Data section:
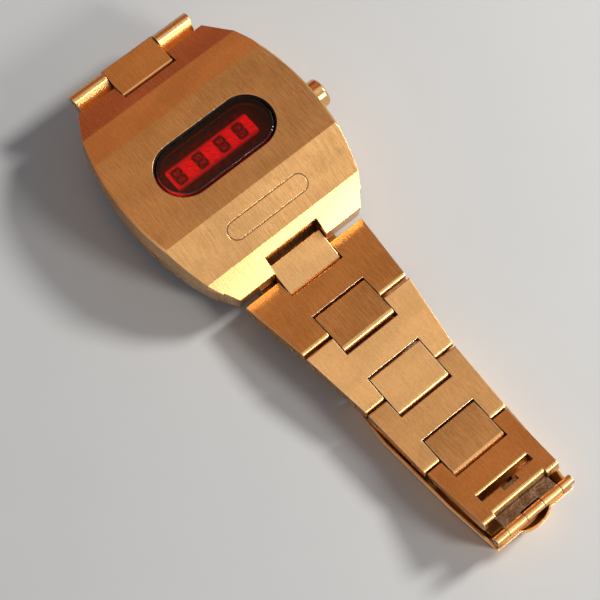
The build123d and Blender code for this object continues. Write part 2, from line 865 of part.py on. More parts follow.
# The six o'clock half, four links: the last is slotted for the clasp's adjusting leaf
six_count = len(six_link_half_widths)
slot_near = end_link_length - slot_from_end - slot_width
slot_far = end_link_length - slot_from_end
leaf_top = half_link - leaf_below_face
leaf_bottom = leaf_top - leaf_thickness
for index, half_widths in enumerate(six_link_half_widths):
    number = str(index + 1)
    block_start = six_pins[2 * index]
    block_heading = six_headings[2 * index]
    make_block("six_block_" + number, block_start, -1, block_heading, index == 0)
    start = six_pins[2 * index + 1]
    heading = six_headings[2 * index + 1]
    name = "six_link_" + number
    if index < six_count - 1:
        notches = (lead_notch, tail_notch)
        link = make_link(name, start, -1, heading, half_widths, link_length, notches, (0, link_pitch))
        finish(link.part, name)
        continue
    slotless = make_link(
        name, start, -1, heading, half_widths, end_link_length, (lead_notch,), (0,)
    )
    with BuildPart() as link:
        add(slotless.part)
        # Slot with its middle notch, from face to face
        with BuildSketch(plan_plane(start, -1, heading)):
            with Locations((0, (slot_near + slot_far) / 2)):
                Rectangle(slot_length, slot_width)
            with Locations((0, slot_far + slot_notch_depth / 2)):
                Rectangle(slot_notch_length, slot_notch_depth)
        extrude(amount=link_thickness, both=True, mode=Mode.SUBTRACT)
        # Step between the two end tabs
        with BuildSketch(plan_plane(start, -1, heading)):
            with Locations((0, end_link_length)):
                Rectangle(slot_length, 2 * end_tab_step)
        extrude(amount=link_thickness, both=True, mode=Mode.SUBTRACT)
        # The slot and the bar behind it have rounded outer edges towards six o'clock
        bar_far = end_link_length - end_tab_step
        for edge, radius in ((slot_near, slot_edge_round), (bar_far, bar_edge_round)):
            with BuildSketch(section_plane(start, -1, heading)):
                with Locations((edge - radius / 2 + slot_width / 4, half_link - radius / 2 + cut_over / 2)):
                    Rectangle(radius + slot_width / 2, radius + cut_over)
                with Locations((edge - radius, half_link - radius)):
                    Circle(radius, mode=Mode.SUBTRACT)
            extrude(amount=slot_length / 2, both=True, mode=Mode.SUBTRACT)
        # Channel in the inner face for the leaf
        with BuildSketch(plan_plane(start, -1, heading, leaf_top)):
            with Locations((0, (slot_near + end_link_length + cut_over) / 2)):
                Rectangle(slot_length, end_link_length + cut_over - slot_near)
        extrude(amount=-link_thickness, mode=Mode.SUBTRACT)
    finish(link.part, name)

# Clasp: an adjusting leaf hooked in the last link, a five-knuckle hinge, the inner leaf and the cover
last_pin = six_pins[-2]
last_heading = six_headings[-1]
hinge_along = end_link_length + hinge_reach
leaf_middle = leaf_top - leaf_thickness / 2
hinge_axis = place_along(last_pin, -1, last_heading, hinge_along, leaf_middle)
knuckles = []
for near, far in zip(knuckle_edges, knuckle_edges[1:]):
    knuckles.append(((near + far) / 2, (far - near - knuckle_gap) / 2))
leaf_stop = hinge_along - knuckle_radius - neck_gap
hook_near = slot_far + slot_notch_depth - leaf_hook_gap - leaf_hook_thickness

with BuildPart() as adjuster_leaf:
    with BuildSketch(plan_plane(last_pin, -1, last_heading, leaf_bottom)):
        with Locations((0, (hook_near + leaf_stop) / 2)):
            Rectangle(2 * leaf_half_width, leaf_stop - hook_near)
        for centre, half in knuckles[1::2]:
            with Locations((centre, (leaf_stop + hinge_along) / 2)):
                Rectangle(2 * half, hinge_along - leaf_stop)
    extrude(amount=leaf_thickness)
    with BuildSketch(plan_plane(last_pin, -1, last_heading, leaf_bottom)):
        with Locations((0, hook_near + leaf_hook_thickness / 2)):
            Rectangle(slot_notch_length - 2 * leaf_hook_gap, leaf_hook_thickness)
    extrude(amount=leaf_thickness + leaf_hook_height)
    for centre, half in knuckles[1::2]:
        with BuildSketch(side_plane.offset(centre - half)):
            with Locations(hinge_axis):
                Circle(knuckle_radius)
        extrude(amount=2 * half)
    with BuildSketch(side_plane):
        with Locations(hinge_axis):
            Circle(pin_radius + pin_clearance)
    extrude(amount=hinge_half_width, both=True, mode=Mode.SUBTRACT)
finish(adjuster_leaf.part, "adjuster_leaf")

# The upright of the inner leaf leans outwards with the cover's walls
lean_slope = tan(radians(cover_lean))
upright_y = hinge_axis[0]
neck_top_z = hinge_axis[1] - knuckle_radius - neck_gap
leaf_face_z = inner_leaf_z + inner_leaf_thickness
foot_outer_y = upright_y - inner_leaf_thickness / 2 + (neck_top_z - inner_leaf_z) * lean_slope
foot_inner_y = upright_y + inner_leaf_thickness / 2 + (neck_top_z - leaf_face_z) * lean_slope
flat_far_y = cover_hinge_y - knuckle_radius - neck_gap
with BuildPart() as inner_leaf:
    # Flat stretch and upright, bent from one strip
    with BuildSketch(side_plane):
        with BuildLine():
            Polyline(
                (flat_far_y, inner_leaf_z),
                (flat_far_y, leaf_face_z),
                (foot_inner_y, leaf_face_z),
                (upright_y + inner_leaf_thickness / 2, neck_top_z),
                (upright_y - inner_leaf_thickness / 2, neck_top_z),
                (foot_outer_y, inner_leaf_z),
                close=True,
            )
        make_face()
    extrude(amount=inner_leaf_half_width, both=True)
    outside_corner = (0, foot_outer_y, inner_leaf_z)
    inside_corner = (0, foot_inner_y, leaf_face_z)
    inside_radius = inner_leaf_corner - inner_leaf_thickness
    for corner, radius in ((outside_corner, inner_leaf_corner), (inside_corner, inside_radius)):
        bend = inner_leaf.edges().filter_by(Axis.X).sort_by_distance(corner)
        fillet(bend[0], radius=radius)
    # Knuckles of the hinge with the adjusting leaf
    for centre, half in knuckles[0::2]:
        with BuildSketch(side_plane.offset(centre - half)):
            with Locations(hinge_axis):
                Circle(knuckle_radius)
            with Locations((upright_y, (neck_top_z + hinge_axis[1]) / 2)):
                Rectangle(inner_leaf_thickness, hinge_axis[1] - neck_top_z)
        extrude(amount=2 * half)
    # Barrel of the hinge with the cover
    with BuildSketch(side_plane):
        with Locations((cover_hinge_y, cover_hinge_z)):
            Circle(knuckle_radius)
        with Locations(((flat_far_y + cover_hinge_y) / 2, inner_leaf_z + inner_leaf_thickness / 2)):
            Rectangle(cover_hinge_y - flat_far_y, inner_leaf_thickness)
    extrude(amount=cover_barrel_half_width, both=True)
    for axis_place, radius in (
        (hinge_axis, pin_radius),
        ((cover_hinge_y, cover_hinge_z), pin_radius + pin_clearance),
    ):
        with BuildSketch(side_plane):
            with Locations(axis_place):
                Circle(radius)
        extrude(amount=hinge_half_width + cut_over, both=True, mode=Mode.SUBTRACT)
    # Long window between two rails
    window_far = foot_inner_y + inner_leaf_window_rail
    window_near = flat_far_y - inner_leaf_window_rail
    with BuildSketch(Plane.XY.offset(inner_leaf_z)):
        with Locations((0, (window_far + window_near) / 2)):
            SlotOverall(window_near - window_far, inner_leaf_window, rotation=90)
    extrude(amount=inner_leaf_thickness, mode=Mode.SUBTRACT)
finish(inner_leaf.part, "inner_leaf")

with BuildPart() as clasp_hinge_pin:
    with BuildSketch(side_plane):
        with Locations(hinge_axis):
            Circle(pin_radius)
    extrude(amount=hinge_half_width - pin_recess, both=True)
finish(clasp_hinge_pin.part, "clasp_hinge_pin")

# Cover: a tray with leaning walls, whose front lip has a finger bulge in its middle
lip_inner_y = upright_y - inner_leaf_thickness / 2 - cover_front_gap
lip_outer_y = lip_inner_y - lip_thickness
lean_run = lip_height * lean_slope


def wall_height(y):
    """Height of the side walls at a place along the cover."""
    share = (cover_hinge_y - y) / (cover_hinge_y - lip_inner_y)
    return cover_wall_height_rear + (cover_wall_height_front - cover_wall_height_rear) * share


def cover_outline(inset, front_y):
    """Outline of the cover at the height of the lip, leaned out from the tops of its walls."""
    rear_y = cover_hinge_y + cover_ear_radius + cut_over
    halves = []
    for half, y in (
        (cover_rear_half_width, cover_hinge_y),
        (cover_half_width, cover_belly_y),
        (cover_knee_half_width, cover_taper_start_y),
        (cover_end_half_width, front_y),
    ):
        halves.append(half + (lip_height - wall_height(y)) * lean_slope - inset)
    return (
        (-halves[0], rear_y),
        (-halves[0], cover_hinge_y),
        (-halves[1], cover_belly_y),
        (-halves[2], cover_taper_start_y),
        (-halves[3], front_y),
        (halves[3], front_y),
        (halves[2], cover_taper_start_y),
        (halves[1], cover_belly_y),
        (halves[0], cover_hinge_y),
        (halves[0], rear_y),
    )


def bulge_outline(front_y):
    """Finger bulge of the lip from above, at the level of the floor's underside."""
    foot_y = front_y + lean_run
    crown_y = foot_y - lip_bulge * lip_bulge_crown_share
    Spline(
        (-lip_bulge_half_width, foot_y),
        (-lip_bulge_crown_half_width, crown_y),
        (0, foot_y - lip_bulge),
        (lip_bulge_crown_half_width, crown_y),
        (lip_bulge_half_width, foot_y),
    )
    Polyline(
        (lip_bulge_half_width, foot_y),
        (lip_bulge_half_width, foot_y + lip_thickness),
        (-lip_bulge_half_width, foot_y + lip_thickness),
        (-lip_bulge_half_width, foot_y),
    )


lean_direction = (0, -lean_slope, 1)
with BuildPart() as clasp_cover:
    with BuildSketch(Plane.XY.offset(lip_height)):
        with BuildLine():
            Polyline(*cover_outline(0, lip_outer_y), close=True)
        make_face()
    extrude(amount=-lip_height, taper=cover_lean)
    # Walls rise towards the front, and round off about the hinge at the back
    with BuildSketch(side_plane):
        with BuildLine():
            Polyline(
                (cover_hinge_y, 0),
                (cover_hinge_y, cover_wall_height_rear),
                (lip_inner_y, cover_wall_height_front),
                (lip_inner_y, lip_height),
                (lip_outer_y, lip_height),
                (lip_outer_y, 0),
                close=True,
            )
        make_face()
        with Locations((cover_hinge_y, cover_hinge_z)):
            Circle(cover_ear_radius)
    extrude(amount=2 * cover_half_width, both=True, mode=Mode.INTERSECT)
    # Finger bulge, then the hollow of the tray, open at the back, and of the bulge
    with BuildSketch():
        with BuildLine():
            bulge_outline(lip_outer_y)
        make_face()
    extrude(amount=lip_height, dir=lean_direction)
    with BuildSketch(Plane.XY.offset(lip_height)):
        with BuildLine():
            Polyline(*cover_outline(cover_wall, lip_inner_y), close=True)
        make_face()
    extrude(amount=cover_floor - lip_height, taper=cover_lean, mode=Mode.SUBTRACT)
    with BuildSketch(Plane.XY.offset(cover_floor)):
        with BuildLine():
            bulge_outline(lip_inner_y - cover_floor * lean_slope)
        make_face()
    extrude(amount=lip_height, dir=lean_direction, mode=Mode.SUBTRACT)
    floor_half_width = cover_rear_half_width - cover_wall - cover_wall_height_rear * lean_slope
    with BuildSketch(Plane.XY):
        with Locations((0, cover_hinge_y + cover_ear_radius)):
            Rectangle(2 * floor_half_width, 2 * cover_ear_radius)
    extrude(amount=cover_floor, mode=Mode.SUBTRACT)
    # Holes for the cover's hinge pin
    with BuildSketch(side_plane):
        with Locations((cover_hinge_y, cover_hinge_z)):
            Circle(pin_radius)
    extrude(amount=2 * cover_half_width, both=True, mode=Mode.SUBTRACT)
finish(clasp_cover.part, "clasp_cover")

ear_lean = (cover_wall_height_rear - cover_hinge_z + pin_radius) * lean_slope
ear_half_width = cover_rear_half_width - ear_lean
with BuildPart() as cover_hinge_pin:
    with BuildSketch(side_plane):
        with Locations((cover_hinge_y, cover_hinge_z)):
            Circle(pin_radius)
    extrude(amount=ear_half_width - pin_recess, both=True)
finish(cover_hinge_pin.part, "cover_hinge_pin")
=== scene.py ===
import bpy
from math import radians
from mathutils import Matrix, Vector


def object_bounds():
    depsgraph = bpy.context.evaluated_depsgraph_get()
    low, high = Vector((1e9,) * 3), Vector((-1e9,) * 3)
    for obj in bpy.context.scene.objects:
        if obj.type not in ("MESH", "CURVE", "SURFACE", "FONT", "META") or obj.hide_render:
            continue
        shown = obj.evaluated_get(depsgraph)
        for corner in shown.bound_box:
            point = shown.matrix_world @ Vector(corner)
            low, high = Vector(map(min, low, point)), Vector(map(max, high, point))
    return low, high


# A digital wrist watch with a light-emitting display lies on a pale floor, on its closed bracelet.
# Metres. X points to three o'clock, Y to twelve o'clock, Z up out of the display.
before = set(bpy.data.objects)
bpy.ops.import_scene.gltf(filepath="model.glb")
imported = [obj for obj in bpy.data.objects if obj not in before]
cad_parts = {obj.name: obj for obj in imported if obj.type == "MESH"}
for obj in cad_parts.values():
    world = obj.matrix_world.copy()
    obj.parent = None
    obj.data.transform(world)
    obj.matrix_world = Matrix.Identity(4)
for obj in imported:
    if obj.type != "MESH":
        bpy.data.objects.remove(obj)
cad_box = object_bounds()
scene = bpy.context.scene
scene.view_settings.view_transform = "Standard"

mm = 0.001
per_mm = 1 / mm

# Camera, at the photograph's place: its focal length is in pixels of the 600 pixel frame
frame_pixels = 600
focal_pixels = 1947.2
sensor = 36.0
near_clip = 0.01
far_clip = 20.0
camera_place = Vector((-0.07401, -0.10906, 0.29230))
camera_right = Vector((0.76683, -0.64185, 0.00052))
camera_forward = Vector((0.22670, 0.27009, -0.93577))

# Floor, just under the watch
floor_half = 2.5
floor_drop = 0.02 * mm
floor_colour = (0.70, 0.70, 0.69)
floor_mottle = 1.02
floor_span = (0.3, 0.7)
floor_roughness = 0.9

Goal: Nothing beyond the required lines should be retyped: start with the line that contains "ear_lean = (cover_wall_height_rear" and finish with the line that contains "point = shown.matrix_world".

Written answer:
ear_lean = (cover_wall_height_rear - cover_hinge_z + pin_radius) * lean_slope
ear_half_width = cover_rear_half_width - ear_lean
with BuildPart() as cover_hinge_pin:
    with BuildSketch(side_plane):
        with Locations((cover_hinge_y, cover_hinge_z)):
            Circle(pin_radius)
    extrude(amount=ear_half_width - pin_recess, both=True)
finish(cover_hinge_pin.part, "cover_hinge_pin")
=== scene.py ===
import bpy
from math import radians
from mathutils import Matrix, Vector


def object_bounds():
    depsgraph = bpy.context.evaluated_depsgraph_get()
    low, high = Vector((1e9,) * 3), Vector((-1e9,) * 3)
    for obj in bpy.context.scene.objects:
        if obj.type not in ("MESH", "CURVE", "SURFACE", "FONT", "META") or obj.hide_render:
            continue
        shown = obj.evaluated_get(depsgraph)
        for corner in shown.bound_box:
            point = shown.matrix_world @ Vector(corner)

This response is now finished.